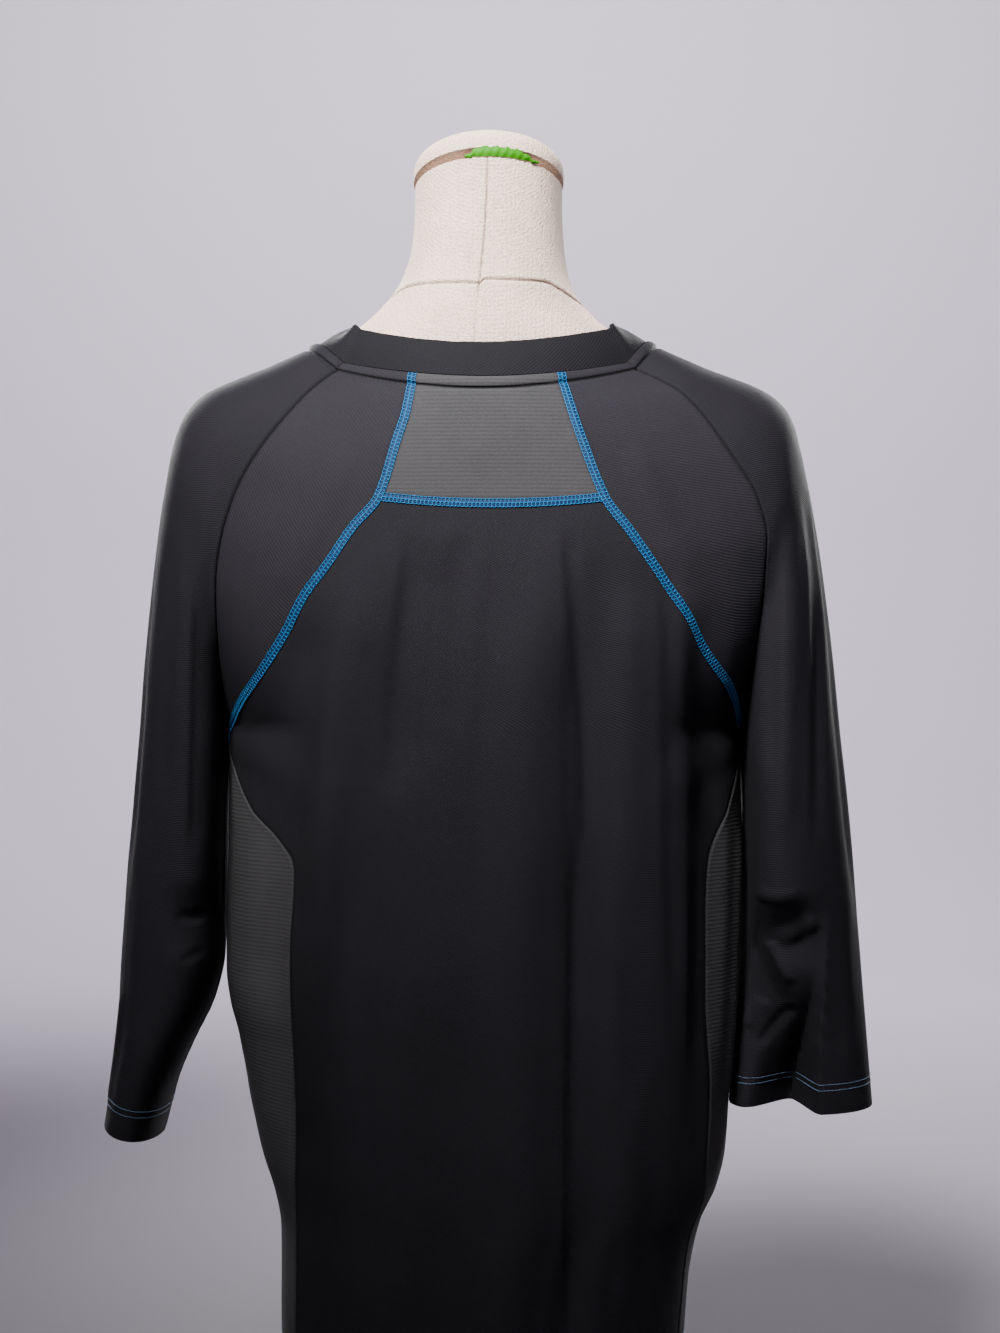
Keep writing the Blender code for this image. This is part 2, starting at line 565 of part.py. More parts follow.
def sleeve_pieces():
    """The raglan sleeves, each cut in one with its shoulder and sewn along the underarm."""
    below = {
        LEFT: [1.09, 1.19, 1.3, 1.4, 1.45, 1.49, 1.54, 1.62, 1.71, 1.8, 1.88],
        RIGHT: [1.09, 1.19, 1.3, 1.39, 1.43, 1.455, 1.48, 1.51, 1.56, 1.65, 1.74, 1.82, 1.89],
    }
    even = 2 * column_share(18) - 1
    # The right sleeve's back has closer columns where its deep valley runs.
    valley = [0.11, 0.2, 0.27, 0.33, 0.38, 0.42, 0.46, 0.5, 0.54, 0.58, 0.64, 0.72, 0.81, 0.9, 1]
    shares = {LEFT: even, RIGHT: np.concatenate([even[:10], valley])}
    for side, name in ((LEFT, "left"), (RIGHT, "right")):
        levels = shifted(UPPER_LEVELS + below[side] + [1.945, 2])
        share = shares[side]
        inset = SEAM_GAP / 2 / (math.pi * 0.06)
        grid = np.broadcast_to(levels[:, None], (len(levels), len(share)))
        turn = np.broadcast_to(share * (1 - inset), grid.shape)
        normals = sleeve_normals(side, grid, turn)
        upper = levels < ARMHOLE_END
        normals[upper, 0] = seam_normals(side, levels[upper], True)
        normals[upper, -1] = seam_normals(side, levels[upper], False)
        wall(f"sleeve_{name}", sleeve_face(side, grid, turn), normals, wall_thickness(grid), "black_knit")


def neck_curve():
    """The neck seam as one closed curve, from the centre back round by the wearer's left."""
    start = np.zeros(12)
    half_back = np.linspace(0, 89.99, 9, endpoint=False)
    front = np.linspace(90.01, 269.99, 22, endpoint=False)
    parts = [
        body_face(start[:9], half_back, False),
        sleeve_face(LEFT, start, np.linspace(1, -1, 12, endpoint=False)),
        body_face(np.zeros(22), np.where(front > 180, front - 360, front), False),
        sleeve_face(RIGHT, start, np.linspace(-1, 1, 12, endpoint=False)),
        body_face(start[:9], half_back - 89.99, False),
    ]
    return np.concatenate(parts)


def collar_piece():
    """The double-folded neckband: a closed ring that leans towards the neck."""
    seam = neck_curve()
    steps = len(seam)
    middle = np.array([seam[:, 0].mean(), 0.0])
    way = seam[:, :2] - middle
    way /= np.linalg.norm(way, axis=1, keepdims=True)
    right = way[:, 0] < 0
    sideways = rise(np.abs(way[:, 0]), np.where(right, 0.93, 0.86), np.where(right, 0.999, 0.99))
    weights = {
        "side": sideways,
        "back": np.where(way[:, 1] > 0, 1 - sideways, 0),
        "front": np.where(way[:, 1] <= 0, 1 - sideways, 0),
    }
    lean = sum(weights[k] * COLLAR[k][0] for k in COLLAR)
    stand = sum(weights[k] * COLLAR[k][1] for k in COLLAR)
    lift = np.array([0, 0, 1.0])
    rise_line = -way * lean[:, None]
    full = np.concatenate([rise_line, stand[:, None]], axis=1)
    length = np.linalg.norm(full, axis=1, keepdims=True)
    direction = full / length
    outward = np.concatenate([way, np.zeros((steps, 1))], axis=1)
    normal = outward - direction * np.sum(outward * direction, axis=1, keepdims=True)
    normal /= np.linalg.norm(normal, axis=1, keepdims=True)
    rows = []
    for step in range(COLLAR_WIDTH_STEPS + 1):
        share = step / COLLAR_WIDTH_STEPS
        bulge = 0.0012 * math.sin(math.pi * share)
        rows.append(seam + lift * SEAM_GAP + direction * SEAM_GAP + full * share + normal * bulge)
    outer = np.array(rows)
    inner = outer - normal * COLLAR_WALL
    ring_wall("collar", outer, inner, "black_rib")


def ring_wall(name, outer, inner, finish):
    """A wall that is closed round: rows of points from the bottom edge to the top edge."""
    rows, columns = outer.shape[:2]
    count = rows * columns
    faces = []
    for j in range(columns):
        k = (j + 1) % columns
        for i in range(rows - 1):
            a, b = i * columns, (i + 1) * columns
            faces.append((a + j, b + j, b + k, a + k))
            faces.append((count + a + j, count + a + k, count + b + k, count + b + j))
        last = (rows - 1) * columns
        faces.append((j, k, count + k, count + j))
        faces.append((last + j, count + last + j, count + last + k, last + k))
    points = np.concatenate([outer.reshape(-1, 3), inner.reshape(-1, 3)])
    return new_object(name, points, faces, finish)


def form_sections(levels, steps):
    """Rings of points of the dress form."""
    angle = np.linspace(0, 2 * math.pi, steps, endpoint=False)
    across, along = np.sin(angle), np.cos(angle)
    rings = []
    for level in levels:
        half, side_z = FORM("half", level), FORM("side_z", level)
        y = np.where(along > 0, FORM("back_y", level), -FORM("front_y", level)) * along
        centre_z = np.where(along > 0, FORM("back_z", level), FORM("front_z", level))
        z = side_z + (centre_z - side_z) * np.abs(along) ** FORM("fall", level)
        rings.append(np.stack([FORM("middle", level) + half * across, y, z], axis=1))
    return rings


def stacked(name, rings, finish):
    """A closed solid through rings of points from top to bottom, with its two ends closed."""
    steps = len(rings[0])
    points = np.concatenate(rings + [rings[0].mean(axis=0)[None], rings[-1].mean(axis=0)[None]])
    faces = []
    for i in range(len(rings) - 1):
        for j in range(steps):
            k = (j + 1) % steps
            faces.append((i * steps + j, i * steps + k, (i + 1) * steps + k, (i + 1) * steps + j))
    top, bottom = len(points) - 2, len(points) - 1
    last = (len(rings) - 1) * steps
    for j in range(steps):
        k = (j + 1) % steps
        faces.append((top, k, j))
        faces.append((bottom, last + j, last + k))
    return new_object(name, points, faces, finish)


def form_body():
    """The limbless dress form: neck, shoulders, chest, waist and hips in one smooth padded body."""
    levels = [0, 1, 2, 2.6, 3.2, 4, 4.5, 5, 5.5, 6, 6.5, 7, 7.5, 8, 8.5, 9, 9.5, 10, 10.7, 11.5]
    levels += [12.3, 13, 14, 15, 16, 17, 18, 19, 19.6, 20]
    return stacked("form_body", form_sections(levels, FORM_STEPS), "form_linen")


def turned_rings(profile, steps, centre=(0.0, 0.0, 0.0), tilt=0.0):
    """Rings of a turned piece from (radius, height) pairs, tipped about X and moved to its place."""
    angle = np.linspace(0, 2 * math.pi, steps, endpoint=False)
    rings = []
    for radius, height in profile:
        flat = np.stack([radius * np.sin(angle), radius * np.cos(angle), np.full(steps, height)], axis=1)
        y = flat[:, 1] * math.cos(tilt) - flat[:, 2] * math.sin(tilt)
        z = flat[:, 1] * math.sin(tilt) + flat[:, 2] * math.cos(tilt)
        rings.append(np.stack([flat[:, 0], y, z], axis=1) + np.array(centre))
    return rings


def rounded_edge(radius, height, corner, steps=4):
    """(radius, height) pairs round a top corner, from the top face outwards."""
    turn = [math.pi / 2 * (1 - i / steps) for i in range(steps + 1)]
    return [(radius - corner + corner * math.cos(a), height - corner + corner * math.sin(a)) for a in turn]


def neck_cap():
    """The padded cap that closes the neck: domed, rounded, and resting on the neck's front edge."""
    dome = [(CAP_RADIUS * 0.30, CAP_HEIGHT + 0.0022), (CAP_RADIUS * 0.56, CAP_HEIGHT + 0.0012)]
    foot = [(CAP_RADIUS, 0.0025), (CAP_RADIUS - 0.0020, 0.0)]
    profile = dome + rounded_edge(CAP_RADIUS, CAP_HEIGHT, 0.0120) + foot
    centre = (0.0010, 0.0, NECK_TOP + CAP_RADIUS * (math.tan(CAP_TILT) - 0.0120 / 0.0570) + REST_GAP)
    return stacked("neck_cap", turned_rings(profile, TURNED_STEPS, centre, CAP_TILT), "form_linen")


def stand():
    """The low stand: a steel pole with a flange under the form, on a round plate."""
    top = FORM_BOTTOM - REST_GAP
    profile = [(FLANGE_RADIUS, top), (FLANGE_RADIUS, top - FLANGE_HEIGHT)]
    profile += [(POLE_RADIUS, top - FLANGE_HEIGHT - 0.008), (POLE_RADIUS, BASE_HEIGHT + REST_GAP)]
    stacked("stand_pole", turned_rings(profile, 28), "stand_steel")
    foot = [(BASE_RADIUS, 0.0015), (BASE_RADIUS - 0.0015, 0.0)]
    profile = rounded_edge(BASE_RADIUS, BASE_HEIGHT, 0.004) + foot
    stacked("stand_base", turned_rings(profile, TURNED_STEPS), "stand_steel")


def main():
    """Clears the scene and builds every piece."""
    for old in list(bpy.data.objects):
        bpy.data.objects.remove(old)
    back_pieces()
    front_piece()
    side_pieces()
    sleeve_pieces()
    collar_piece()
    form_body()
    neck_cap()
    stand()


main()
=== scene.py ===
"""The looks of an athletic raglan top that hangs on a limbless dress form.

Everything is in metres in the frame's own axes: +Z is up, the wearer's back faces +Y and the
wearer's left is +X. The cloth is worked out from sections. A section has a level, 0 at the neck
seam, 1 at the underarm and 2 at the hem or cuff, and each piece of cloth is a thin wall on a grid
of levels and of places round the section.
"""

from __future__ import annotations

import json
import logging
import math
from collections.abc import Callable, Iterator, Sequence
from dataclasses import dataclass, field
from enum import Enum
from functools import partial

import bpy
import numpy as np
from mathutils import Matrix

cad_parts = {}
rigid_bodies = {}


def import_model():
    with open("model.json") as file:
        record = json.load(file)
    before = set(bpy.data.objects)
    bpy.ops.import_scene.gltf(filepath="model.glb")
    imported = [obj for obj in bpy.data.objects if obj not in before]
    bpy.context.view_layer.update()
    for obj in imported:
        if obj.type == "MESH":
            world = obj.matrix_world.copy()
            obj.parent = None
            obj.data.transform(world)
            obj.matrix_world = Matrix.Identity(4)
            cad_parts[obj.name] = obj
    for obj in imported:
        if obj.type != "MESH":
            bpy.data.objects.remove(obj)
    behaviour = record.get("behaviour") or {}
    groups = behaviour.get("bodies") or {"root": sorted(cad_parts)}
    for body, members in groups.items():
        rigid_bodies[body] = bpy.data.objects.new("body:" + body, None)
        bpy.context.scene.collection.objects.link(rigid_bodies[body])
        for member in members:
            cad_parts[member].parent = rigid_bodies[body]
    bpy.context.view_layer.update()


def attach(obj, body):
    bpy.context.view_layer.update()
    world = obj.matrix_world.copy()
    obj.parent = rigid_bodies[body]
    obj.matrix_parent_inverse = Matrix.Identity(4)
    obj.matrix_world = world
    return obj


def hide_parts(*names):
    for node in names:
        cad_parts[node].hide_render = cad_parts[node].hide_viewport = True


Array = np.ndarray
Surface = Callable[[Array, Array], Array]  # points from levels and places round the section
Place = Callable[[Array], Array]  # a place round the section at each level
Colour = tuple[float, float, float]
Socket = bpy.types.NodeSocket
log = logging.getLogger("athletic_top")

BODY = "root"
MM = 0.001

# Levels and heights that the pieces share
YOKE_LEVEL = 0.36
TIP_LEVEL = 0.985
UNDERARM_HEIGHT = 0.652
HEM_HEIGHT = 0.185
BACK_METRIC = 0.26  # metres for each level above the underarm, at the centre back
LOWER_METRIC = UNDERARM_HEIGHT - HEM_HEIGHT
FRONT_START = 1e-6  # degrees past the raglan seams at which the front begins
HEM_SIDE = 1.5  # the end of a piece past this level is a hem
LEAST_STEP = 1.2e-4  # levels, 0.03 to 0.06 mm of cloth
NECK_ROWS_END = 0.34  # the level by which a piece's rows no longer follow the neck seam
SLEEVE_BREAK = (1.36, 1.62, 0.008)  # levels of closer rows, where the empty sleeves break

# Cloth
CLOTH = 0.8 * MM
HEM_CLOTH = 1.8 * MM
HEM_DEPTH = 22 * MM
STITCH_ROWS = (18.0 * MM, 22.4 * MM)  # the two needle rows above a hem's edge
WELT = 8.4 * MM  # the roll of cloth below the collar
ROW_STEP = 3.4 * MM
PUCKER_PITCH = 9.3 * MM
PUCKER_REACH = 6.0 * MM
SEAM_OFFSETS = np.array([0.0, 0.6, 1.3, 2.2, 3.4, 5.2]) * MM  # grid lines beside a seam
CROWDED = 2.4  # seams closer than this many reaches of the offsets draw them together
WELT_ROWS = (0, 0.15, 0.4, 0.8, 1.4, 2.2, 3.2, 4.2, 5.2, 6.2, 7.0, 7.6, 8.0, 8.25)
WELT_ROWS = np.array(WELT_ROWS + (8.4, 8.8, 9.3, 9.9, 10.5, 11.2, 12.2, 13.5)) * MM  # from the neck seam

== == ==

Written exercise>
Within the listing above, extract exactly the lines from the line with "profile = [(FLANGE_RADIUS, top), (FLANGE_RADIUS, top" to the line with "imported = [obj", the two named lines included, and no others.

Exercise output>
    profile = [(FLANGE_RADIUS, top), (FLANGE_RADIUS, top - FLANGE_HEIGHT)]
    profile += [(POLE_RADIUS, top - FLANGE_HEIGHT - 0.008), (POLE_RADIUS, BASE_HEIGHT + REST_GAP)]
    stacked("stand_pole", turned_rings(profile, 28), "stand_steel")
    foot = [(BASE_RADIUS, 0.0015), (BASE_RADIUS - 0.0015, 0.0)]
    profile = rounded_edge(BASE_RADIUS, BASE_HEIGHT, 0.004) + foot
    stacked("stand_base", turned_rings(profile, TURNED_STEPS), "stand_steel")


def main():
    """Clears the scene and builds every piece."""
    for old in list(bpy.data.objects):
        bpy.data.objects.remove(old)
    back_pieces()
    front_piece()
    side_pieces()
    sleeve_pieces()
    collar_piece()
    form_body()
    neck_cap()
    stand()


main()
=== scene.py ===
"""The looks of an athletic raglan top that hangs on a limbless dress form.

Everything is in metres in the frame's own axes: +Z is up, the wearer's back faces +Y and the
wearer's left is +X. The cloth is worked out from sections. A section has a level, 0 at the neck
seam, 1 at the underarm and 2 at the hem or cuff, and each piece of cloth is a thin wall on a grid
of levels and of places round the section.
"""

from __future__ import annotations

import json
import logging
import math
from collections.abc import Callable, Iterator, Sequence
from dataclasses import dataclass, field
from enum import Enum
from functools import partial

import bpy
import numpy as np
from mathutils import Matrix

cad_parts = {}
rigid_bodies = {}


def import_model():
    with open("model.json") as file:
        record = json.load(file)
    before = set(bpy.data.objects)
    bpy.ops.import_scene.gltf(filepath="model.glb")
    imported = [obj for obj in bpy.data.objects if obj not in before]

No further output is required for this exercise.